Which lines run from the first one up to and including the one with "return [piece, row]"? Print exactly those.

▶ Provided data
------------------------------------------------

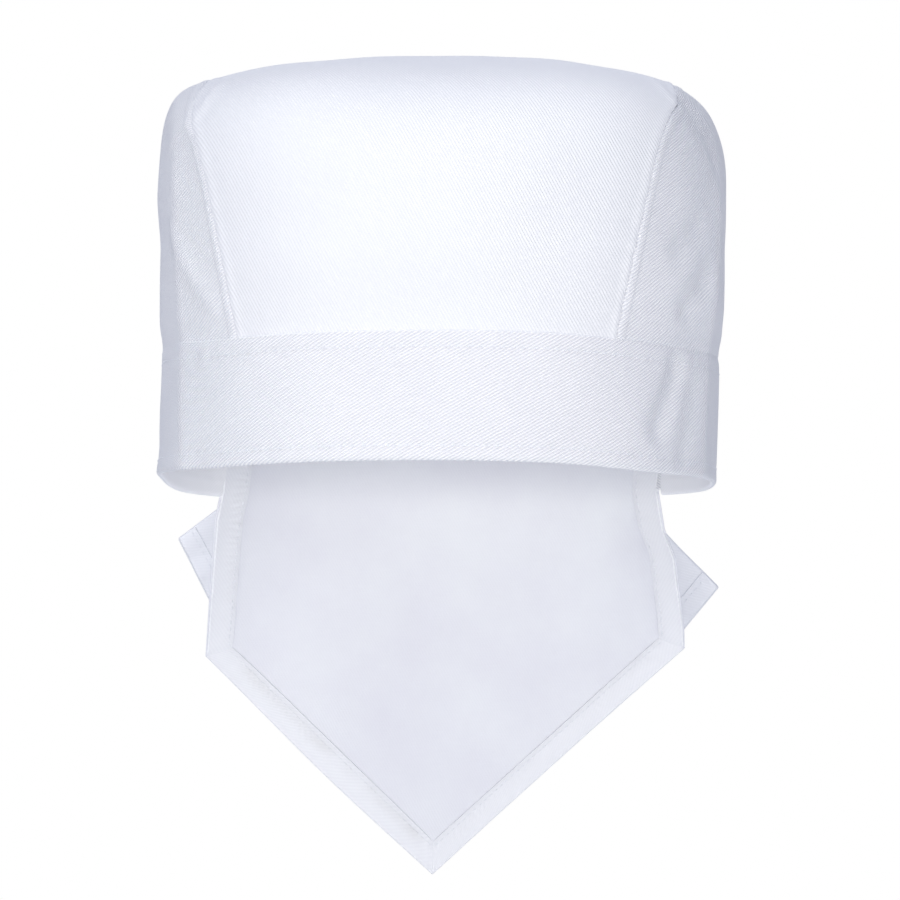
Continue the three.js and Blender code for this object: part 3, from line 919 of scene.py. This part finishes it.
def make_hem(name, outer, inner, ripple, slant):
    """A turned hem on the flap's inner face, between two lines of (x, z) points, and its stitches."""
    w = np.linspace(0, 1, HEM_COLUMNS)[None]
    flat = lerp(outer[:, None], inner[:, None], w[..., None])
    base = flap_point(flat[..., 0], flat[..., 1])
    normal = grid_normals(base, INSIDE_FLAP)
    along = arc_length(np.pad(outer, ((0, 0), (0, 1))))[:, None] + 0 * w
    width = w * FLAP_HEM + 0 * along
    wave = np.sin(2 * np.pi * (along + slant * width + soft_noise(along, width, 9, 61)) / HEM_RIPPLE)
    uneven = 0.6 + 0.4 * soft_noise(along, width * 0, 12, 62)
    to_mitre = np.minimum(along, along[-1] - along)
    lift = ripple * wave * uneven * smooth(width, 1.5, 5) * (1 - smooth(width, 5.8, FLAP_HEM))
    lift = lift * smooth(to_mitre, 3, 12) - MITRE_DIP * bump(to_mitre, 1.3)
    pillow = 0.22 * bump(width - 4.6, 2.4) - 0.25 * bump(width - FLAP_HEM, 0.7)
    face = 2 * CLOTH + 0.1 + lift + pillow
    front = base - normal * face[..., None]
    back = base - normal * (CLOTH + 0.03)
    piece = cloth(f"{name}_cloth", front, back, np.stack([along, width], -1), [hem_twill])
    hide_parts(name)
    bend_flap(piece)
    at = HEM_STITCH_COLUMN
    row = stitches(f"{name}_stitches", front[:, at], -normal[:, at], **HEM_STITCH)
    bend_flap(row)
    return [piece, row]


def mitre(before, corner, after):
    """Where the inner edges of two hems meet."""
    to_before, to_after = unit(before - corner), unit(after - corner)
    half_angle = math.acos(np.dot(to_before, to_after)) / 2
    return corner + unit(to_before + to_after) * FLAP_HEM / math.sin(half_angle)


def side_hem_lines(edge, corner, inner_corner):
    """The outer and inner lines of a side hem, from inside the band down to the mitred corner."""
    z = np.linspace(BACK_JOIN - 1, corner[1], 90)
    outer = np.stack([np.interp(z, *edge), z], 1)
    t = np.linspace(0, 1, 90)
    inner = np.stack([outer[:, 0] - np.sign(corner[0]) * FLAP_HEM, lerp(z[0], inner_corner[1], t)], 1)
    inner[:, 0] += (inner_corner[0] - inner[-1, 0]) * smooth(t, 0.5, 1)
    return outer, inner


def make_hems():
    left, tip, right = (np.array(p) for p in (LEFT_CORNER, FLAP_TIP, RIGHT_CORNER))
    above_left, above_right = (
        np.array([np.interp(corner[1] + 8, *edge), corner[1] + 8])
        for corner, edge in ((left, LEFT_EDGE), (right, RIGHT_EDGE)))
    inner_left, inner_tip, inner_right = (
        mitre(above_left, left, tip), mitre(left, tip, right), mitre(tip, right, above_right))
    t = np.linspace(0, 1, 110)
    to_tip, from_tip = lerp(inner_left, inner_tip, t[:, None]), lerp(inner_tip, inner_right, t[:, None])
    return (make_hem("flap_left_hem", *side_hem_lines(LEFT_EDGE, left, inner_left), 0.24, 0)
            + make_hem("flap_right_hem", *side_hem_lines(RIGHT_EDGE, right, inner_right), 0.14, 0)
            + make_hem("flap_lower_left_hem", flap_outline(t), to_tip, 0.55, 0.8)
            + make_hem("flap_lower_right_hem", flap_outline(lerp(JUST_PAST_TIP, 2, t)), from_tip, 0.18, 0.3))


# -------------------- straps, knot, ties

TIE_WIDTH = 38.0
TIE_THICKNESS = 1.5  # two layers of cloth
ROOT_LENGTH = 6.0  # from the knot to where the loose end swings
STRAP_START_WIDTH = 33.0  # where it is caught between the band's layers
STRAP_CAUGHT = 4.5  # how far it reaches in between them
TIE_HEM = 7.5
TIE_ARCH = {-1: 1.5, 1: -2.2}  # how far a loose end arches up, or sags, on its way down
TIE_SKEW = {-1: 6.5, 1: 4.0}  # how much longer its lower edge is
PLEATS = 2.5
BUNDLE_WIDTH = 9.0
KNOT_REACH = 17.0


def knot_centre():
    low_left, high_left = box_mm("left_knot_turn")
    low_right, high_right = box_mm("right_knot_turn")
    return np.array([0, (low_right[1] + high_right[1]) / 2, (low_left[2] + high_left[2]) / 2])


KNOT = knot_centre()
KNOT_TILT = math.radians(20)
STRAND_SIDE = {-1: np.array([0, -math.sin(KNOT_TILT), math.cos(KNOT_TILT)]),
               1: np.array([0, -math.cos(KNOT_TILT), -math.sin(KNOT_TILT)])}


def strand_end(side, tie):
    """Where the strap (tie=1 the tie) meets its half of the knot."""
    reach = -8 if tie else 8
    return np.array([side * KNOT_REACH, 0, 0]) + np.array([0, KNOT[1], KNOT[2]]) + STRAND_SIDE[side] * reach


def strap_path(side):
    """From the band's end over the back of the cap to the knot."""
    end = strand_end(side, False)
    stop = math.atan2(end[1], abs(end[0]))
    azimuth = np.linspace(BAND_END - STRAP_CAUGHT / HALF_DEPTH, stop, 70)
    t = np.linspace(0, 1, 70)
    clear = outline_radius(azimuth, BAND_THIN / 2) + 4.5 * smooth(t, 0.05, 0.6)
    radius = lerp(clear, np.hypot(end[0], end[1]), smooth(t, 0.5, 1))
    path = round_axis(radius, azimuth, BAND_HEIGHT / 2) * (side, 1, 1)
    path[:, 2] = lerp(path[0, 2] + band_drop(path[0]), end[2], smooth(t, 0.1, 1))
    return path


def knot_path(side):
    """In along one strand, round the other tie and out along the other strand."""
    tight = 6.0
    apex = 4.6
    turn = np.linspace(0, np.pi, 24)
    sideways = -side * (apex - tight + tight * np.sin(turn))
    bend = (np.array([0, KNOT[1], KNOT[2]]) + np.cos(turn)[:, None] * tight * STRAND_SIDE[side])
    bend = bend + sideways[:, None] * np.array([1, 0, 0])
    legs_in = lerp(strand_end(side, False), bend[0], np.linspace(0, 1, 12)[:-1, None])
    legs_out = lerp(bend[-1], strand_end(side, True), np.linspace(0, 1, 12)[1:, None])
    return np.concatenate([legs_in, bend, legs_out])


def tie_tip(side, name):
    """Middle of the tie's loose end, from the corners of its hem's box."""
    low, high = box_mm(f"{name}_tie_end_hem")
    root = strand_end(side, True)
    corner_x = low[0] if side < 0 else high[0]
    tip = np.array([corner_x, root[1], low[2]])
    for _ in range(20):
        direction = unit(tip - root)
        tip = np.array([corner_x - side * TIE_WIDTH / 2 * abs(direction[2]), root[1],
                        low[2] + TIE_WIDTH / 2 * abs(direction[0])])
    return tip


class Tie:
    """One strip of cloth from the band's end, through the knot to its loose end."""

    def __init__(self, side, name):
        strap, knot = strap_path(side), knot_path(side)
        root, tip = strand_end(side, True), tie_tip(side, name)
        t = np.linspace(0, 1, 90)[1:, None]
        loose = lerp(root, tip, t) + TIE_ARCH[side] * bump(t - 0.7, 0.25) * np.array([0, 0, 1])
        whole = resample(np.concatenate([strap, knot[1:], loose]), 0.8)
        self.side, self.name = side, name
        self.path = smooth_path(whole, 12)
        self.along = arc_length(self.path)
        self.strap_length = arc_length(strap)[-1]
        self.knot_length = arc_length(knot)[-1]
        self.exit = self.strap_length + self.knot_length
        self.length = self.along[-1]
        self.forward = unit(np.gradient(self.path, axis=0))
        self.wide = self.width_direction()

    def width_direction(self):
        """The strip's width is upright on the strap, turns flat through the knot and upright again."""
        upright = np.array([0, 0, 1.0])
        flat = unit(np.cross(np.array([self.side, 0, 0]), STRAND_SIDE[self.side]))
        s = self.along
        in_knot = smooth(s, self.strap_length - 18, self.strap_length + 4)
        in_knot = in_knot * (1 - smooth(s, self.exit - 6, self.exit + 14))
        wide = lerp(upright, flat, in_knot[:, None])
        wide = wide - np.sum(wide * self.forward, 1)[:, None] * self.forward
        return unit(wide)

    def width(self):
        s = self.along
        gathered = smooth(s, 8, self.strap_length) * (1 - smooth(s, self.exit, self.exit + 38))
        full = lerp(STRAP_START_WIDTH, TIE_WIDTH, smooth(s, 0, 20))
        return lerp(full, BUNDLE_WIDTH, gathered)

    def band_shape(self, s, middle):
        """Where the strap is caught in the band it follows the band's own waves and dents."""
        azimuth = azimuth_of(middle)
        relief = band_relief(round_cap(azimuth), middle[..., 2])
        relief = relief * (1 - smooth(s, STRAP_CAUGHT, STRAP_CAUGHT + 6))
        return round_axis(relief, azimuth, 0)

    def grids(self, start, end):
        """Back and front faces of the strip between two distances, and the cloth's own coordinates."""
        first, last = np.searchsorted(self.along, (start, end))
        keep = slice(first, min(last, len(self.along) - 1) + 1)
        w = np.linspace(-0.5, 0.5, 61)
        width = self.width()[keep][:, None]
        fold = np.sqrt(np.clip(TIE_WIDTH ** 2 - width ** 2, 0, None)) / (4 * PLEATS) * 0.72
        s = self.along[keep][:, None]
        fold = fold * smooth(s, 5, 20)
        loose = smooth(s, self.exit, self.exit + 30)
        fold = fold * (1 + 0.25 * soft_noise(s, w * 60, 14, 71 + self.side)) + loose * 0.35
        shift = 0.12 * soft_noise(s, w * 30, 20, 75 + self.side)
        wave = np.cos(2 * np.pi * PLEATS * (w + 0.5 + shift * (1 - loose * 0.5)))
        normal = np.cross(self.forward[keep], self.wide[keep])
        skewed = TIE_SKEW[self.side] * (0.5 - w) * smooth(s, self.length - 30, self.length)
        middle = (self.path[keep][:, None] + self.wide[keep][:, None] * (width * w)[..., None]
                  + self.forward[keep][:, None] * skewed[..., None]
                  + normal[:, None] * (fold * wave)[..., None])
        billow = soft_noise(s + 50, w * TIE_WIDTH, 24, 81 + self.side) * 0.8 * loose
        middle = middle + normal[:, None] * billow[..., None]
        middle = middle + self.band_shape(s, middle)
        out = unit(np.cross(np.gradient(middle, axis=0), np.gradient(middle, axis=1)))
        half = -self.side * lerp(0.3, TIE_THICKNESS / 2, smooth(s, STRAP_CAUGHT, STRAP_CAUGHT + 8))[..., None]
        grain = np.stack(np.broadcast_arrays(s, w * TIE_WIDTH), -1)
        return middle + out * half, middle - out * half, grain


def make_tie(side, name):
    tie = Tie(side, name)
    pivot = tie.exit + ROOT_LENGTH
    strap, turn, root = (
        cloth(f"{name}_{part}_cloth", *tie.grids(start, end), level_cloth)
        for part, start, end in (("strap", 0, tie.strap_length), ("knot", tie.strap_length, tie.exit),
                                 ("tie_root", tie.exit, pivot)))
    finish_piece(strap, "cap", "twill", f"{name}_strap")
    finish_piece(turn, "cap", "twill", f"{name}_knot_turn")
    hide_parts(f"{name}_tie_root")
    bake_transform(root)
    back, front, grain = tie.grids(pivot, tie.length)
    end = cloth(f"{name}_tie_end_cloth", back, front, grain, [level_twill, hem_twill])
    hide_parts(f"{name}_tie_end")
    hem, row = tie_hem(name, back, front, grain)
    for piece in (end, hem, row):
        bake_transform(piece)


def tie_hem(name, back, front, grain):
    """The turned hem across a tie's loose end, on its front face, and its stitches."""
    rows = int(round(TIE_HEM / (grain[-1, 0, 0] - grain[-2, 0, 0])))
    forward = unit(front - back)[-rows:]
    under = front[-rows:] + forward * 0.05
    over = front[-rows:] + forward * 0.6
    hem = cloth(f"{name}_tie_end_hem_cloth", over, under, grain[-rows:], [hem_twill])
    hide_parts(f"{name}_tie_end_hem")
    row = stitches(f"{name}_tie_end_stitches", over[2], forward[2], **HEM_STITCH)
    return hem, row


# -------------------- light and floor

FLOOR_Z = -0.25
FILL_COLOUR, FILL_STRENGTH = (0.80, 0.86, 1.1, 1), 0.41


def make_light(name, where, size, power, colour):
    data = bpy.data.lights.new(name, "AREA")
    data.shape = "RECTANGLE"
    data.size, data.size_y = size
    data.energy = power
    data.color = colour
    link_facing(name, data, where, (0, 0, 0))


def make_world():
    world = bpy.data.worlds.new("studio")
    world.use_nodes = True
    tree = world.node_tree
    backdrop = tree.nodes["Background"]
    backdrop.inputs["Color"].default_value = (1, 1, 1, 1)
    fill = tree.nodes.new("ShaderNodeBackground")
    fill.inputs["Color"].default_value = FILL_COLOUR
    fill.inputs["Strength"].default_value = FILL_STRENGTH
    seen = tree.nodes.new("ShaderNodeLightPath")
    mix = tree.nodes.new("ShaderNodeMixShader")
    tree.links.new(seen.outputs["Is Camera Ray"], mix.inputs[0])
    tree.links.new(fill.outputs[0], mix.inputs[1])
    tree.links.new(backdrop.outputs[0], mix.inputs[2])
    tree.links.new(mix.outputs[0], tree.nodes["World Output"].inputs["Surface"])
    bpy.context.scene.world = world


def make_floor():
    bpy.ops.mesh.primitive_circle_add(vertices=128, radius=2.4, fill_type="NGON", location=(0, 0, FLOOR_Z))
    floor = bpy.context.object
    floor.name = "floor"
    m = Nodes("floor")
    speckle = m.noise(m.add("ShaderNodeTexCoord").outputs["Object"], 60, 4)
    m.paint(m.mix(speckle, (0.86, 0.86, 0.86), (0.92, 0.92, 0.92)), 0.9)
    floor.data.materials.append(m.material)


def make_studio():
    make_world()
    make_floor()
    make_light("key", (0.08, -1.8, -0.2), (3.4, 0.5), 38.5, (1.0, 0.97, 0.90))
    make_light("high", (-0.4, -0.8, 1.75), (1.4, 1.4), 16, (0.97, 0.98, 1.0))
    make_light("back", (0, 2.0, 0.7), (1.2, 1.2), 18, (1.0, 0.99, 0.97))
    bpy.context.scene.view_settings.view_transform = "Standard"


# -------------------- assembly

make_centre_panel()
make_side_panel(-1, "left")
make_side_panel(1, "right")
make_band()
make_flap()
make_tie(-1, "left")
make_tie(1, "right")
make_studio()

------------------------------------------------

▶ Output of the task
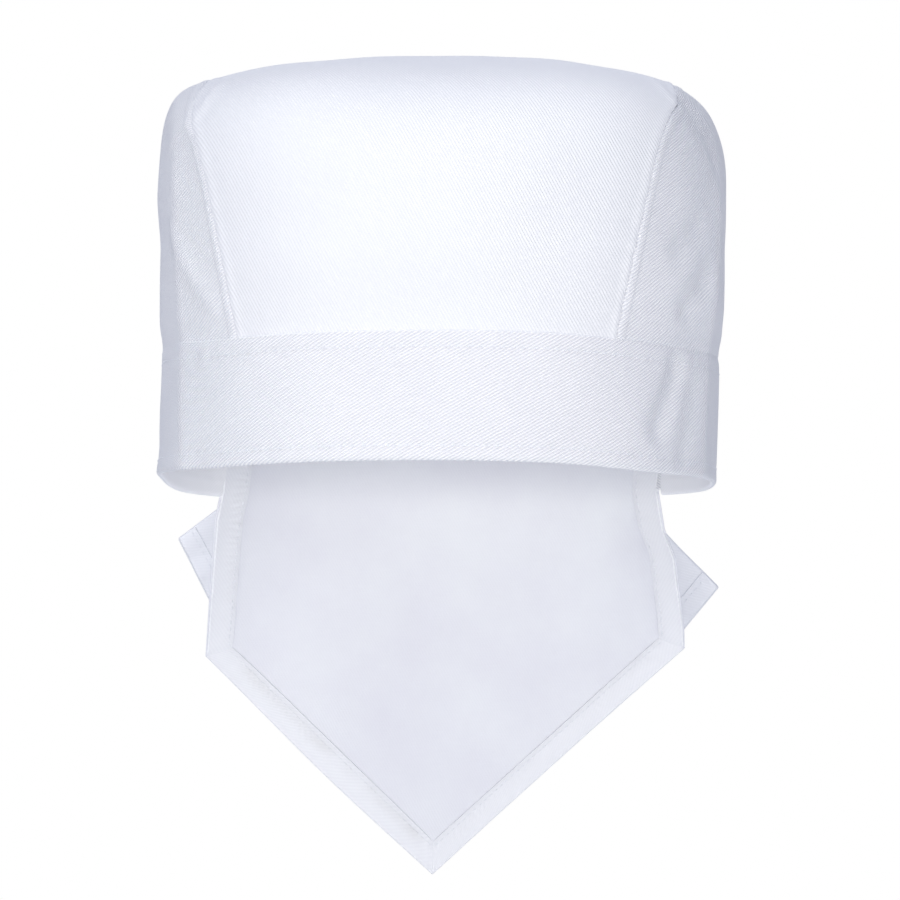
Continue the three.js and Blender code for this object: part 3, from line 919 of scene.py. This part finishes it.
def make_hem(name, outer, inner, ripple, slant):
    """A turned hem on the flap's inner face, between two lines of (x, z) points, and its stitches."""
    w = np.linspace(0, 1, HEM_COLUMNS)[None]
    flat = lerp(outer[:, None], inner[:, None], w[..., None])
    base = flap_point(flat[..., 0], flat[..., 1])
    normal = grid_normals(base, INSIDE_FLAP)
    along = arc_length(np.pad(outer, ((0, 0), (0, 1))))[:, None] + 0 * w
    width = w * FLAP_HEM + 0 * along
    wave = np.sin(2 * np.pi * (along + slant * width + soft_noise(along, width, 9, 61)) / HEM_RIPPLE)
    uneven = 0.6 + 0.4 * soft_noise(along, width * 0, 12, 62)
    to_mitre = np.minimum(along, along[-1] - along)
    lift = ripple * wave * uneven * smooth(width, 1.5, 5) * (1 - smooth(width, 5.8, FLAP_HEM))
    lift = lift * smooth(to_mitre, 3, 12) - MITRE_DIP * bump(to_mitre, 1.3)
    pillow = 0.22 * bump(width - 4.6, 2.4) - 0.25 * bump(width - FLAP_HEM, 0.7)
    face = 2 * CLOTH + 0.1 + lift + pillow
    front = base - normal * face[..., None]
    back = base - normal * (CLOTH + 0.03)
    piece = cloth(f"{name}_cloth", front, back, np.stack([along, width], -1), [hem_twill])
    hide_parts(name)
    bend_flap(piece)
    at = HEM_STITCH_COLUMN
    row = stitches(f"{name}_stitches", front[:, at], -normal[:, at], **HEM_STITCH)
    bend_flap(row)
    return [piece, row]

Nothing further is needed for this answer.